_Task to complete:_ Wherever the word "after" appears in a line, extract that line.

────────────────────────────────────────

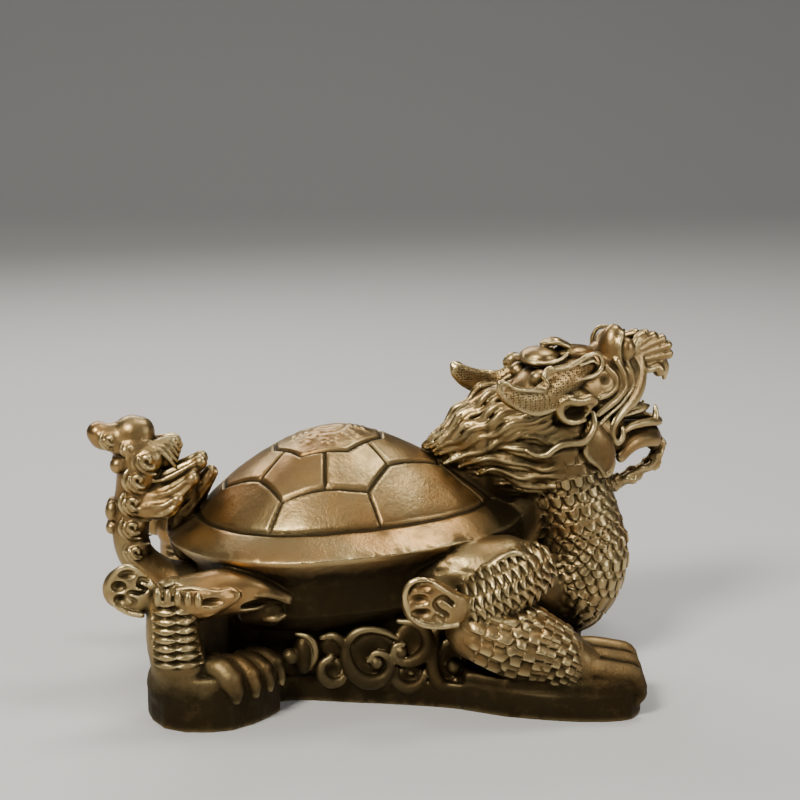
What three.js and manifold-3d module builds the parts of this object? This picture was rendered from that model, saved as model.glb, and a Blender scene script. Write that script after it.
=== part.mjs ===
// A dragon turtle figure, cast in one piece of brass: a dragon-headed turtle on a low lobed plinth.
// Millimetres, +Z up, +X towards the head, the origin on the underside, under the middle of the figure.
import * as THREE from 'three';
import { mergeVertices } from 'three/addons/utils/BufferGeometryUtils.js';
import Module from 'manifold-3d';

const wasm = await Module();
wasm.setup();

// Driving dimensions.
const FIGURE_LENGTH = 234.5; // tail bulb to the nose fan
const PLINTH_HEIGHT = 10;
const SHELL_LENGTH = 142;
const SHELL_WIDTH = 114;
const BAND_WIDTH = 12; // the sloping band round the shell
const BAND_RISE = 7.5;
const BAND_UNDERCUT = 9.5; // depth of the band's underside below the rim
const DOME_RISE = 31; // apex above the seam between band and dome
const BELLY_DROP = 33; // belly's underside below the rim
const GROOVE_WIDTH = 1.9;
const SEAM_WIDTH = 2.2; // the groove between band and dome
const SHELL_SIDES = 48; // facets round the shell
const HEAD_TURN_DEG = 17; // towards the figure's left
const MOST_FACETS = 9900;

// The free form is drawn at this length and scaled to the figure's own.
const DRAWN_LENGTH = 234.5;
const DRAWN_PLINTH = 10;
const SCALE = FIGURE_LENGTH / DRAWN_LENGTH;

// Where the shell sits, as drawn.
const RIM_CENTRE_X = -27;
const REAR_SHARE = 0.4; // of the shell's length, behind its widest place
const RIM_REAR_Z = 60.6;
const RIM_FRONT_Z = 66.3;
const APEX_X = -12;
const LIP = { inset: 1, drop: 2 }; // the rounding under the rim
const UNDERCUT_INSET = 9;
const WALL_TOP = { inset: 11, drop: 3 }; // the drop counts from the undercut
const WALL_FOOT = { inset: 12, rise: 8 }; // the rise counts from the belly's underside
const BELLY_INSET = 19;
const DOME_SHARES = [0, 0.22, 0.44, 0.64, 0.83];
const DOME_POWER = 1.75; // of the dome's fall towards its sides
const FRONT_FLATNESS = 0.3; // less power in front, more behind
const GROOVE_OVERRUN = 0.03; // of a groove's length, past each of its ends
const GROOVE_STEPS = 2;
const GROOVE_SIDES = 3;

// The head's pivot, as drawn, and the frame of the turned head: forward, to its left, up.
const HEAD_PIVOT = [80, 0, 100];
const TURN = THREE.MathUtils.degToRad(HEAD_TURN_DEG);

// The mane starts to turn with the head here, and has turned with it fully this much further on.
const MANE_TURN_START = 25;
const MANE_TURN_LENGTH = 55;
const MANE_TURN_SIDE = 16; // the side that stays where it is

// The making of the light surface.
const SAME_PLACE = 1e-3; // points nearer than this are one
const FIRST_BEND = 1e-3; // where the thinning of facets starts
const BEND_GROWTH = 1.2;
const LEAST_ALIGNMENT = 0.3; // of a facet's directions before and after

const BOTH_SIDES = [-1, 1];
const UP = new THREE.Vector3(0, 0, 1);
const SIDEWAYS = new THREE.Vector3(0, 1, 0);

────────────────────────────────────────

_Exercise output:_
What three.js and manifold-3d module builds the parts of this object? This picture was rendered from that model, saved as model.glb, and a Blender scene script. Write that script after it.
const LEAST_ALIGNMENT = 0.3; // of a facet's directions before and after